NEW YORK (TheStreet) -- Vodafone (VOD) was falling 4.2% to $38.25 at 12:27 p.m. on Monday amid reports that India's Union home ministry accused the telecommunications company of secretly sharing subscribers' data with Government Communication Headquarters (GCHQ), a British intelligence and security organization. Vodafone has denied the claim.
The Times of India reported the home ministry claims Vodafone provided GCHQ with "secret unlimited access to their network of under sea cables, which carry much of world's phone calls and Internet traffic," according to documents of the Internal Security Division. "GCHQ's mass tapping operations has been built up over the past five years by attaching intercept probes to the transatlantic cables where they land on British shores...Intercept partners are paid for logistical assistance."
The Union home ministry claimed that Vodafone and Verizon (VZ) "are learnt to be secretly collaborating with UK's GCHQ and passing on details of their customer phone calls, email messages and other communication and are intercept partners".

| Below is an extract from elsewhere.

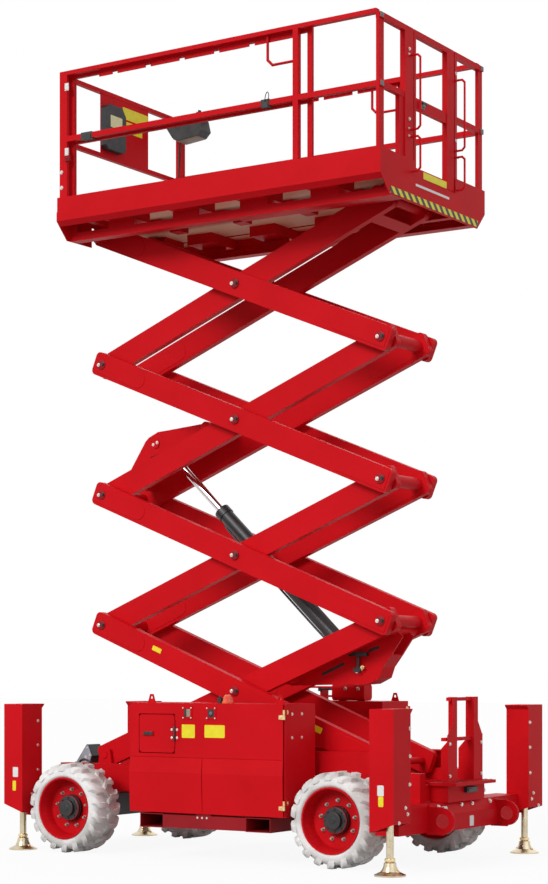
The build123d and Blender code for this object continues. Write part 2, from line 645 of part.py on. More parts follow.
def cylinder_plane(distance):
    """Plane across the lift cylinder at a distance from its lower pin."""
    at = Vector(LOWER_PIN[0], 0, LOWER_PIN[1]) + CYLINDER_DIR * distance
    return Plane(origin=at, x_dir=(0, 1, 0), z_dir=CYLINDER_DIR)


def along_cylinder(start, end, radius, mode=Mode.ADD):
    """Round bar along the lift cylinder between two distances from the lower pin."""
    with BuildSketch(cylinder_plane(start)) as face:
        Circle(radius)
    extrude(face.sketch, amount=end - start, mode=mode)


with BuildPart() as cylinder_barrel:
    along_cylinder(35, BARREL_LENGTH, BARREL_RADIUS)
    along_cylinder(BARREL_LENGTH - 60, BARREL_LENGTH, BARREL_RADIUS + 6)
    shaft(*LOWER_PIN, (-EYE_HALF_WIDTH, EYE_HALF_WIDTH), EYE_RADIUS)
    along_cylinder(62, BARREL_LENGTH - 50, BARREL_BORE, mode=Mode.SUBTRACT)
    along_cylinder(BARREL_LENGTH - 51, BARREL_LENGTH + 1, ROD_RADIUS + 1, mode=Mode.SUBTRACT)
    shaft(*LOWER_PIN, (-EYE_HALF_WIDTH - 1, EYE_HALF_WIDTH + 1), BORE_RADIUS, mode=Mode.SUBTRACT)
finish(cylinder_barrel.part, "lift_cylinder_barrel")

with BuildPart() as cylinder_rod:
    along_cylinder(CYLINDER_SPAN - ROD_LENGTH, CYLINDER_SPAN - 30, ROD_RADIUS)
    shaft(*UPPER_PIN, (-EYE_HALF_WIDTH, EYE_HALF_WIDTH), ROD_EYE_RADIUS)
    shaft(*UPPER_PIN, (5 - EAR_Y[0], EAR_Y[0] - 5), SHAFT_RADIUS)
finish(cylinder_rod.part, "lift_cylinder_rod")

# ================================================================ platform
with BuildPart() as platform_deck:
    block((DECK_X[0] + SHEET, DECK_X[1] - SHEET), (SHEET - DECK_HALF, DECK_HALF - SHEET),
          (DECK_TOP - DECK_SKIN, DECK_TOP))
finish(platform_deck.part, "platform_deck")

with BuildPart() as fascia:
    for side in SIDES.values():
        outer = side * DECK_HALF
        inner = side * (DECK_HALF - SHEET)
        end_plate([(outer, TOE_TOP), (outer, FASCIA_BOTTOM), (outer - side * LIP, FASCIA_BOTTOM - LIP),
                   (outer - side * (LIP + SHEET), FASCIA_BOTTOM - LIP + 3), (inner, FASCIA_BOTTOM + 3),
                   (inner, TOE_TOP)], (DECK_X[0] + SHEET, DECK_X[1] - SHEET))
finish(fascia.part, "platform_fascia")

with BuildPart() as cross_plates:
    for x in ((DECK_X[0], DECK_X[0] + SHEET), (DECK_X[1] - SHEET, DECK_X[1])):
        end_plate([(-DECK_HALF, FASCIA_BOTTOM), (-FRAME_HALF, FRAME_BOTTOM), (FRAME_HALF, FRAME_BOTTOM),
                   (DECK_HALF, FASCIA_BOTTOM), (DECK_HALF, TOE_TOP), (-DECK_HALF, TOE_TOP)], x)
    # the front end is open where the top arms swing through it, the rear end at the gate
    block((DECK_X[0] - 1, DECK_X[0] + SHEET + 1), (-348, 348), (FRAME_BOTTOM - 1, 4700), mode=Mode.SUBTRACT)
    block((DECK_X[0] - 1, DECK_X[0] + SHEET + 1), (-DECK_HALF - 1, DECK_HALF + 1), (DECK_TOP, TOE_TOP + 1),
          mode=Mode.SUBTRACT)
    block((DECK_X[1] - SHEET - 1, DECK_X[1] + 1), (NEAR_GATE_POST_Y[1], FAR_GATE_POST_Y[0]),
          (DECK_TOP, TOE_TOP + 1), mode=Mode.SUBTRACT)
    # stiffeners under the deck, left open in the middle over the lift cylinder
    for x in HAT_X:
        mirrored_block((x - 50, x + 50), (75, 185), (STIFFENER_BOTTOM, DECK_TOP - DECK_SKIN))
finish(cross_plates.part, "platform_cross_plates")

with BuildPart() as side_frames:
    length = (DECK_X[0] + SHEET, DECK_X[1] - SHEET)
    under_deck = DECK_TOP - DECK_SKIN
    mirrored_block(length, (BEAM_Y[1] - SHEET, BEAM_Y[1]), (FRAME_BOTTOM, under_deck))
    mirrored_block(length, BEAM_Y, (FRAME_BOTTOM, FRAME_BOTTOM + SHEET))
    # windows in the beam's web between the hat sections
    window_ends = [length[0] + 60, *[x + sign * HAT_HALF for x in HAT_X for sign in (-1, 1)], length[1] - 60]
    for start, end in zip(window_ends[::2], window_ends[1::2]):
        mirrored_block((start, end), (BEAM_Y[1] - SHEET - 1, BEAM_Y[1] + 1), (BEAM_SILL, under_deck - 8),
                       Mode.SUBTRACT)
    # track for the upper rollers and ear of the fixed pivot
    mirrored_block((SLIDE_TRAVEL_X[0], length[1]), TRACK_WEB_Y, (TRACK_Z[0], BEAM_SILL))
    mirrored_block((SLIDE_TRAVEL_X[0], length[1]), (ROLLER_Y[0] + 3, TRACK_WEB_Y[1]), TRACK_Z)
    for side in SIDES.values():
        y = sided((342, 362), side)
        side_plate([(FIXED_X - 50, 4585), (FIXED_X + 60, 4585), (FIXED_X + 110, under_deck),
                    (FIXED_X - 50, under_deck)], y)
        shaft(FIXED_X, TOP_Z, y, BORE_RADIUS, mode=Mode.SUBTRACT)
    mirrored_block((FIXED_X + 40, FIXED_X + 100), (355, BEAM_Y[1] - 2), (4690, under_deck))
    mirrored_block((length[1] - 60, length[1]), (TRACK_WEB_Y[0], BEAM_Y[1] - 2), (BEAM_SILL - 20, under_deck))
    # hat sections across the beam, with a hanger for the track
    for x in HAT_X:
        for side in SIDES.values():
            end_plate([(side * 400, HAT_BOTTOM), (side * (DECK_HALF - 30), HAT_BOTTOM),
                       (side * (DECK_HALF - SHEET), HAT_BOTTOM + 24),
                       (side * (DECK_HALF - SHEET), under_deck), (side * 400, under_deck)],
                      (x - HAT_HALF, x + HAT_HALF))
        if x > SLIDE_TRAVEL_X[0]:
            mirrored_block((x - 40, x + 40), (TRACK_WEB_Y[0], 430), (TRACK_Z[0], HAT_BOTTOM + 1))
finish(side_frames.part, "platform_side_frames")

with BuildPart() as guard_rails:
    side_x = (DECK_X[0] + 22, REAR_PANEL_X[0] + 6)
    mirrored_block(side_x, RAIL_SIDE_Y, RAIL_TOP_Z)
    mirrored_block(side_x, (RAIL_SIDE_Y[0] + 6, RAIL_SIDE_Y[1]), RAIL_MID_Z)
    # posts: a wide one in front, one in the middle, a flat one at the rear corner
    post_z = (DECK_TOP, RAIL_TOP_Z[0] + 1)
    mirrored_block((side_x[0], side_x[0] + 68), (RAIL_SIDE_Y[1] - 25, RAIL_SIDE_Y[1]), post_z)
    mirrored_block((690, 733), (RAIL_SIDE_Y[1] - 40, RAIL_SIDE_Y[1]), post_z)
    mirrored_block((REAR_PANEL_X[0] + 5, REAR_PANEL_X[0] + 29), (690, RAIL_SIDE_Y[1]), post_z)
    # rear panel each side of the gate
    for y in ((-RAIL_SIDE_Y[1] + 4, NEAR_GATE_POST_Y[1]), (FAR_GATE_POST_Y[0], RAIL_SIDE_Y[1] - 4)):
        block((REAR_PANEL_X[0], REAR_PANEL_X[1]), y, REAR_BAR_Z)
        block((REAR_PANEL_X[0], REAR_PANEL_X[1] - 4), y, RAIL_MID_Z)
    for y in (NEAR_GATE_POST_Y, FAR_GATE_POST_Y):
        block(REAR_PANEL_X, y, (DECK_TOP, REAR_BAR_Z[1]))
    block((REAR_PANEL_X[0], REAR_PANEL_X[1] - 8), (-484, NEAR_GATE_POST_Y[0] + 1),
          (DECK_TOP, RAIL_MID_Z[0] + 1))
    # latch strips with a notch for each stop of the extension
    for side in SIDES.values():
        y = sided((RAIL_SIDE_Y[0] - 6, RAIL_SIDE_Y[0] + 2), side)
        block((-1020, 700), y, (5707, RAIL_TOP_Z[0] + 6))
        for x in NOTCH_X:
            block((x - NOTCH_HALF, x + NOTCH_HALF), y, (5706, 5733), mode=Mode.SUBTRACT)
        # hanging hand loop ahead of the middle post
        loop_y = side * (RAIL_SIDE_Y[0] + 14)
        bent_bar([(466, loop_y, RAIL_TOP_Z[0] + 4), (466, loop_y, 5540), (700, loop_y, 5540)], 40, 10)
    # knuckles of the gate's hinge
    for z in ((5090, 5140), (5580, 5630)):
        upright(*GATE_HINGE, z, HINGE_BARREL)
        block((GATE_HINGE[0] - 2, REAR_PANEL_X[0] + 2), (GATE_HINGE[1] + 5.5, GATE_HINGE[1] + 14), z)
finish(guard_rails.part, "guard_rails")

with BuildPart() as grab_handles:
    for y, spans in ((-330, ((4765, 5003), (5053, 5562))), (324, ((4765, 5000), (5046, 5548)))):
        for low, high in spans:
            out = REAR_PANEL_X[1] + 70
            foot = (DECK_X[1] if low < TOE_TOP else REAR_PANEL_X[1]) + 0.5
            bent_bar([(foot, y, low), (out, y, low), (out, y, high), (REAR_PANEL_X[1] + 0.5, y, high)],
                     20, HANDLE_RADIUS)
finish(grab_handles.part, "grab_handles")

with BuildPart() as entry_gate:
    block(REAR_PANEL_X, GATE_Y, REAR_BAR_Z)
    block(REAR_PANEL_X, (GATE_Y[0], GATE_Y[0] + GATE_STILE[0]), (DECK_TOP + 6, REAR_BAR_Z[1]))
    block(REAR_PANEL_X, (GATE_Y[1] - GATE_STILE[1], GATE_Y[1]), (DECK_TOP + 6, REAR_BAR_Z[1]))
    block((REAR_PANEL_X[0] + 8, REAR_PANEL_X[1] - 4), GATE_Y, (5213, 5290))
    block((REAR_PANEL_X[1] - 8, REAR_PANEL_X[1] - 2), GATE_Y, (DECK_TOP + 6, 4806))
    for z in ((5140.5, 5190), (5630.5, 5680)):
        upright(*GATE_HINGE, z, HINGE_BARREL)
        block((GATE_HINGE[0] - 2, REAR_PANEL_X[0] + 2), (GATE_HINGE[1] - 14, GATE_HINGE[1] - 5.5), z)
finish(entry_gate.part, "entry_gate")

with BuildPart() as extension_deck:
    block((EXTENSION_X[0], EXTENSION_DECK_END), (-EXTENSION_HALF, EXTENSION_HALF),
          (DECK_TOP + 5, DECK_TOP + 20))
    block((EXTENSION_X[0], EXTENSION_X[0] + SHEET), (-EXTENSION_HALF, EXTENSION_HALF),
          (DECK_TOP + 5, TOE_TOP - 8))
    mirrored_block((EXTENSION_X[0], EXTENSION_DECK_END), (EXTENSION_HALF - SHEET, EXTENSION_HALF),
                   (DECK_TOP + 5, TOE_TOP - 8))
finish(extension_deck.part, "extension_deck")

with BuildPart() as extension_rails:
    front_x = EXTENSION_X[0] + SHEET + 10
    ext_y = EXTENSION_RAIL_Y
    for z in (EXTENSION_TOP_Z, EXTENSION_MID_Z):
        mirrored_block((front_x, EXTENSION_X[1]), ext_y, z)
        block((front_x, front_x + 34), (-ext_y[1], ext_y[1]), z)
    corner_post = (EXTENSION_X[0] + SHEET, EXTENSION_X[0] + SHEET + 98)
    mirrored_block((corner_post[1] - 46, corner_post[1]), (ext_y[0] - 10, ext_y[1]),
                   (DECK_TOP + 20, EXTENSION_TOP_Z[1]))
    mirrored_block((EXTENSION_X[1] - 38, EXTENSION_X[1]), ext_y, (DECK_TOP + 30, EXTENSION_TOP_Z[1]))
    block((front_x + 26, front_x + 32), (-300, 306), (EXTENSION_MID_Z[1] - 2, EXTENSION_TOP_Z[0] + 2))
finish(extension_rails.part, "extension_rails")

with BuildPart() as control_box:
    near_y = EXTENSION_RAIL_Y[0] - 16
    side_plate([(-1305, 5640), (-1250, 5560), (-1200, 5532), (-1010, 5548), (-968, 5590), (-990, 5680),
                (-1080, 5725), (-1305, 5725)], (near_y - 130, near_y))
    block((-1200, -1160), (near_y - 40, near_y + 16), (5700, EXTENSION_TOP_Z[0]))
finish(control_box.part, "control_box")

with BuildPart() as document_box:
    end_plate([(-300, 5335), (-275, 5308), (-80, 5308), (-56, 5332), (-56, 5590), (-100, 5650), (-255, 5650),
               (-300, 5615)], (front_x + 32, front_x + 88))
finish(document_box.part, "document_box")
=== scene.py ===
"""Looks of the rough-terrain scissor lift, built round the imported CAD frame.

Metres. +X points to the entry gate, the near side is -Y, and the floor is Z = 0.
"""

import math

import bmesh
import bpy
from mathutils import Matrix, Vector


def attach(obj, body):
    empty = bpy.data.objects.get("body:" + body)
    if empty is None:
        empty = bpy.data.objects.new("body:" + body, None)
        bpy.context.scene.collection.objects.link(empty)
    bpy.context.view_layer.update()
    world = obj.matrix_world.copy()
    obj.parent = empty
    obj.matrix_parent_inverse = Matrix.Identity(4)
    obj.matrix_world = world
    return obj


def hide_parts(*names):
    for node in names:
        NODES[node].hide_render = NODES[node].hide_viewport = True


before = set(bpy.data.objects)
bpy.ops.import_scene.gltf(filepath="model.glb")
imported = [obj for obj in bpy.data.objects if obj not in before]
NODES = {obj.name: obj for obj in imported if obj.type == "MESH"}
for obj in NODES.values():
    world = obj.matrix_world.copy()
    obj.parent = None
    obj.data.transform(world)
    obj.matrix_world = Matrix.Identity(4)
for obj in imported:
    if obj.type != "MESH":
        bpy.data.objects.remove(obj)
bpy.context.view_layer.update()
SIDES = {"near": -1, "far": 1}
ENDS = ("front", "rear")
LEVELS = range(1, 5)

# ---------------------------------------------------------------- camera
CAMERA_AT = (8.111, -12.476, 1.352)
CAMERA_TURN = 32.865
CAMERA_LENS = 82.22
CAMERA_SHIFT = 0.2569
SENSOR_WIDTH = 36
VIEW_DEPTH = 200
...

The Times of India reported that Vodafone, when reached for comment, said "no such concern has been raised with us by the Indian government. The Government of India's approval of our FDI application states that it was cleared by the FIPB and CCEA after all necessary due diligence". Vodafone also denied it had disclosed "any customer data in any jurisdiction unless, like any other operator, it is legally required to do so."